To this end, the launch facility inflates and releases two balloons every day, automatically, one at 9:31 a.m. and another at 9:31 p.m.

“We used to have our Barrow assistants come out here twice a day and fill a balloon with helium and let it go,” Ivey tells me from the balcony as he checks the canisters used to fill each balloon. “This automated setup is much easier on everyone.”

The time- and location-stamped data — collected every 10 seconds as the balloon soars upward — will be radioed to a receiving antenna at the test facility, and from there electronically to the ARM central Alaskan facility — an unpretentious one-story duplex a few miles away in Barrow. Along with other data collected at the wind-swept, often snowed-in research site, which operates under the aegis of DOE’s Office of Science, the information also helps calibrate satellite measurements of Earth’s atmosphere, providing reality checks to the remote sensor inputs received from space orbit. These inputs are electronic zeroes and ones to which human beings assign meanings. Atmospheric measurements secured and analyzed, on the other hand, provide hard data against which satellite observations can be calibrated, improving their accuracy and reducing another possible source of error in climate computer models.
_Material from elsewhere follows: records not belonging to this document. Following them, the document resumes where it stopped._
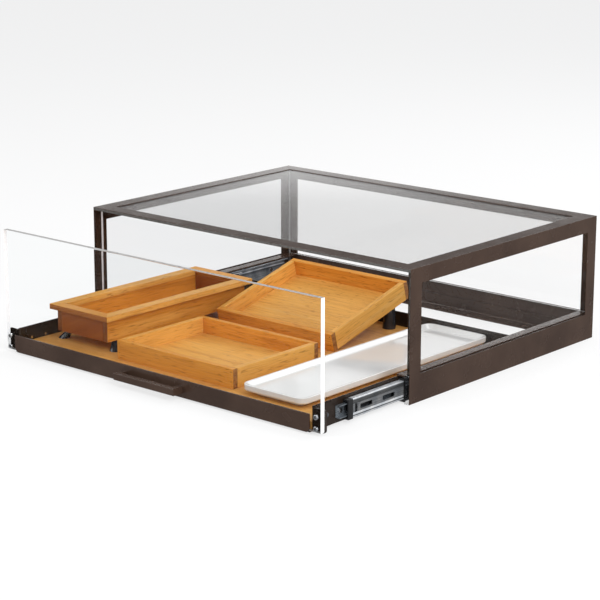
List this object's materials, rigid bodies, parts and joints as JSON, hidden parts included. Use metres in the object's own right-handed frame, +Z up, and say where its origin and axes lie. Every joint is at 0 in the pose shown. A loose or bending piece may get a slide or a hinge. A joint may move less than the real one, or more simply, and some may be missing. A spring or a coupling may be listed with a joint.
{
  "type": "countertop display bin",
  "caption": "Countertop bread display bin: a clear bronze-edged case with a wood-floored pull-out drawer on telescopic slides, carrying wooden trays and a platter.",
  "frame": {"origin": "centre of the bottom of the overall box at rest, at counter level, with the drawer 178 mm open", "axes": "+X to the customer's right, +Y from front to back, +Z up"},
  "size_m": [0.65, 0.69, 0.2],
  "materials": {
    "bronze_coat": "fine-textured dark bronze powder coat",
    "clear_acrylic": "clear cast acrylic with polished edges",
    "zinc_steel": "rolled steel with bright zinc plating",
    "ball_steel": "polished ball steel",
    "screw_steel": "nickel-plated steel",
    "black_plastic": "moulded black plastic",
    "black_rubber": "satin black rubber",
    "board_wood": "oiled honey-coloured board",
    "tray_wood": "oiled honey-coloured hardwood with fine straight grain",
    "white_glaze": "white gloss glaze"
  },
  "bodies": {
    "case": {"side_frame_left": "bronze_coat", "side_frame_right": "bronze_coat", "top_frame": "bronze_coat", "rear_frame": "bronze_coat", "side_ledge_left": "bronze_coat", "side_ledge_right": "bronze_coat", "rear_base_angle": "bronze_coat", "side_pane_left": "clear_acrylic", "side_pane_right": "clear_acrylic", "top_pane": "clear_acrylic", "rear_pane": "clear_acrylic", "slide_stop_left": "black_plastic", "slide_stop_right": "black_plastic", "cabinet_member_left": "zinc_steel", "cabinet_member_right": "zinc_steel", "cabinet_screws_left": "screw_steel", "cabinet_screws_right": "screw_steel"},
    "drawer": {"drawer_pan": "bronze_coat", "drawer_board": "board_wood", "front_rail": "bronze_coat", "front_panel": "clear_acrylic", "panel_bracket_left": "bronze_coat", "panel_bracket_right": "bronze_coat", "bracket_rivets_left": "screw_steel", "bracket_rivets_right": "screw_steel", "panel_screws": "screw_steel", "panel_nuts": "screw_steel", "closing_bumpers": "black_rubber", "pull_handle": "bronze_coat", "handle_screws": "screw_steel", "drawer_member_left": "zinc_steel", "drawer_member_right": "zinc_steel", "drawer_member_screws_left": "screw_steel", "drawer_member_screws_right": "screw_steel", "release_lever_left": "black_plastic", "release_lever_right": "black_plastic"},
    "middle_slide_left": {"middle_member_left": "zinc_steel", "slide_buffer_left": "black_plastic"},
    "outer_balls_left": {"outer_ball_cage_left": "zinc_steel", "outer_balls_left": "ball_steel"},
    "inner_balls_left": {"inner_ball_cage_left": "zinc_steel", "inner_balls_left": "ball_steel"},
    "middle_slide_right": {"middle_member_right": "zinc_steel", "slide_buffer_right": "black_plastic"},
    "outer_balls_right": {"outer_ball_cage_right": "zinc_steel", "outer_balls_right": "ball_steel"},
    "inner_balls_right": {"inner_ball_cage_right": "zinc_steel", "inner_balls_right": "ball_steel"},
    "front_tray": {"front_tray_walls": "tray_wood", "front_tray_floor": "tray_wood"},
    "rear_tray": {"rear_tray_walls": "tray_wood", "rear_tray_floor": "tray_wood", "rear_tray_feet": "black_rubber"},
    "display_box": {"display_box_body": "tray_wood", "display_box_floor": "tray_wood", "display_box_rim": "tray_wood", "display_box_feet": "black_rubber"},
    "platter": {"serving_platter": "white_glaze"}
  },
  "joints": [
    {"name": "drawer_slide", "type": "slide", "parent": "case", "child": "drawer", "axis": [0, -1, 0], "range_m": [-0.1784, 0.2636]},
    {"name": "middle_slide_left_travel", "type": "slide", "parent": "case", "child": "middle_slide_left", "axis": [0, -1, 0], "range_m": [-0.12312, 0.18182]},
    {"name": "outer_balls_left_travel", "type": "slide", "parent": "case", "child": "outer_balls_left", "axis": [0, -1, 0], "range_m": [-0.06166, 0.09101]},
    {"name": "inner_balls_left_travel", "type": "slide", "parent": "case", "child": "inner_balls_left", "axis": [0, -1, 0], "range_m": [-0.15086, 0.22281]},
    {"name": "middle_slide_right_travel", "type": "slide", "parent": "case", "child": "middle_slide_right", "axis": [0, -1, 0], "range_m": [-0.12312, 0.18182]},
    {"name": "outer_balls_right_travel", "type": "slide", "parent": "case", "child": "outer_balls_right", "axis": [0, -1, 0], "range_m": [-0.06166, 0.09101]},
    {"name": "inner_balls_right_travel", "type": "slide", "parent": "case", "child": "inner_balls_right", "axis": [0, -1, 0], "range_m": [-0.15086, 0.22281]},
    {"name": "front_tray_lift", "type": "slide", "parent": "drawer", "child": "front_tray", "axis": [0, 0, 1], "range_m": [0, 0.09]},
    {"name": "rear_tray_lift", "type": "slide", "parent": "drawer", "child": "rear_tray", "axis": [0, 0, 1], "range_m": [0, 0.09]},
    {"name": "display_box_lift", "type": "slide", "parent": "drawer", "child": "display_box", "axis": [0, 0, 1], "range_m": [0, 0.09]},
    {"name": "platter_lift", "type": "slide", "parent": "drawer", "child": "platter", "axis": [0, 0, 1], "range_m": [0, 0.09]}
  ],
  "couplings": [
    {"joint": "middle_slide_left_travel", "follows": "drawer_slide", "ratio": 0.689},
    {"joint": "outer_balls_left_travel", "follows": "drawer_slide", "ratio": 0.3445},
    {"joint": "inner_balls_left_travel", "follows": "drawer_slide", "ratio": 0.8445},
    {"joint": "middle_slide_right_travel", "follows": "drawer_slide", "ratio": 0.689},
    {"joint": "outer_balls_right_travel", "follows": "drawer_slide", "ratio": 0.3445},
    {"joint": "inner_balls_right_travel", "follows": "drawer_slide", "ratio": 0.8445}
  ]
}
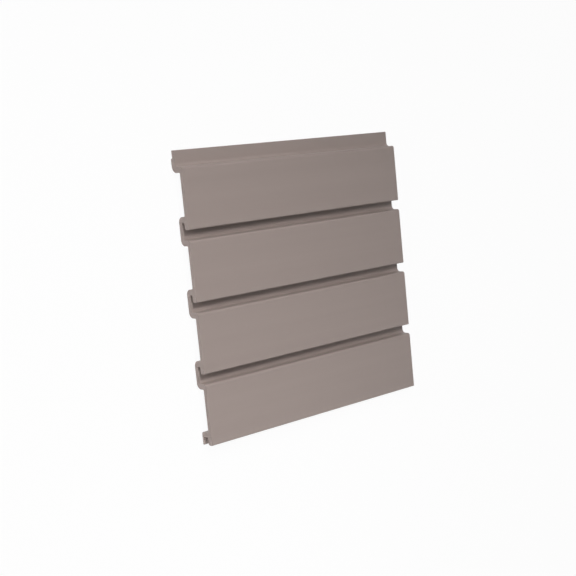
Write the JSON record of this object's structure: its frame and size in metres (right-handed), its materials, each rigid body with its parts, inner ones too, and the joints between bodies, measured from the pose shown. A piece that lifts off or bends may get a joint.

I am kneeling on one knee with my camera ready, my pants leg soaked in permafrost, about 12 feet below the deck where Ivey is standing. The balloon should bolt out of its chamber at 5 meters per second — “It pops up and goes pretty fast,” Ivey had warned — and there would be no do-overs until 12 hours later if I miss its emergence..

Two metal petals of the machine’s business end had opened a few minutes earlier like a huge mechanical rose, indicating its sensors had determined wind speeds were low enough for a balloon launch. At 9:31 a.m., the remaining two petals should open, releasing its 3-foot diameter, helium-filled balloon.

A mile or so distant, the white radar domes of the U.S. Air Force’s Point Barrow Long Range Station are watching for planes or missiles on their way over the North Pole, some 1,300 miles to the north. A DOE radar dome and several slender, heavily instrumented towers stand nearby, also managed by Ivey, taking moment-by-moment data from a variety of ground- or tower-based sensors on humidity, methane, carbon dioxide, wind velocity, ground infrared (heat) emissions and microwave energy from the sky, all transmitted electronically to a computer. Nearby, sensors in facilities run by the National Oceanic and Atmospheric Administration and by the U.S. Geological Survey gather complementary geophysical data that includes precise measurements of the Earth’s magnetic field and concentrations of greenhouse gases in the atmosphere.

“People had mentioned to me that they thought our operation would fade away,” Ivey had said in his reflective, soft-spoken way. “But because of the quality of the data and its ability to provide information about important topics in a trustworthy way, funding has actually increased. The program could be around for a long time to come.”

That is, of course, if Ivey and his colleagues can continue balancing the interests of federal and state agencies and the native corporation that manages land in and around Barrow. One of Ivey’s pressing tasks when I visited was to finalize agreements in the community for living quarters and meeting space for the scientists who come from elsewhere to do technical work. But lease prices could rise dramatically with an influx of workers if off-shore oil drilling commences north of Barrow. And uncertain economic times have sent mixed messages to the electrical co-op about where to install new utility lines needed for the scientific effort.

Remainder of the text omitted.